Task directions: Every line of the material is to be repeated exactly as it stands.

Dataset content:

━━━━

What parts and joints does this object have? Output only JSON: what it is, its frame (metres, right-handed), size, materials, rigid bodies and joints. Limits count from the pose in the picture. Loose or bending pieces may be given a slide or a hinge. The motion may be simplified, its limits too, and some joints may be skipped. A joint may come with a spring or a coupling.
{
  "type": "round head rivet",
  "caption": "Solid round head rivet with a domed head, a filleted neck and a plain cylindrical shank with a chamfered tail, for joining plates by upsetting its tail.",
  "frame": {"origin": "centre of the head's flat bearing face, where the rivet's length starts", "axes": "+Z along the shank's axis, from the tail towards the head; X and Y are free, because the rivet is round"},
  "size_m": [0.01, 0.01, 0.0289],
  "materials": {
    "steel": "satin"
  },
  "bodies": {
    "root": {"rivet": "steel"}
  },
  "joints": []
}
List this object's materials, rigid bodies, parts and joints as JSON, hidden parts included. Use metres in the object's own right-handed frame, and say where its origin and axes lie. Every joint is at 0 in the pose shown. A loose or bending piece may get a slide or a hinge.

━━━━

Finished exercise:
What parts and joints does this object have? Output only JSON: what it is, its frame (metres, right-handed), size, materials, rigid bodies and joints. Limits count from the pose in the picture. Loose or bending pieces may be given a slide or a hinge. The motion may be simplified, its limits too, and some joints may be skipped. A joint may come with a spring or a coupling.
{
  "type": "round head rivet",
  "caption": "Solid round head rivet with a domed head, a filleted neck and a plain cylindrical shank with a chamfered tail, for joining plates by upsetting its tail.",
  "frame": {"origin": "centre of the head's flat bearing face, where the rivet's length starts", "axes": "+Z along the shank's axis, from the tail towards the head; X and Y are free, because the rivet is round"},
  "size_m": [0.01, 0.01, 0.0289],
  "materials": {
    "steel": "satin"
  },
  "bodies": {
    "root": {"rivet": "steel"}
  },
  "joints": []
}
List this object's materials, rigid bodies, parts and joints as JSON, hidden parts included. Use metres in the object's own right-handed frame, and say where its origin and axes lie. Every joint is at 0 in the pose shown. A loose or bending piece may get a slide or a hinge.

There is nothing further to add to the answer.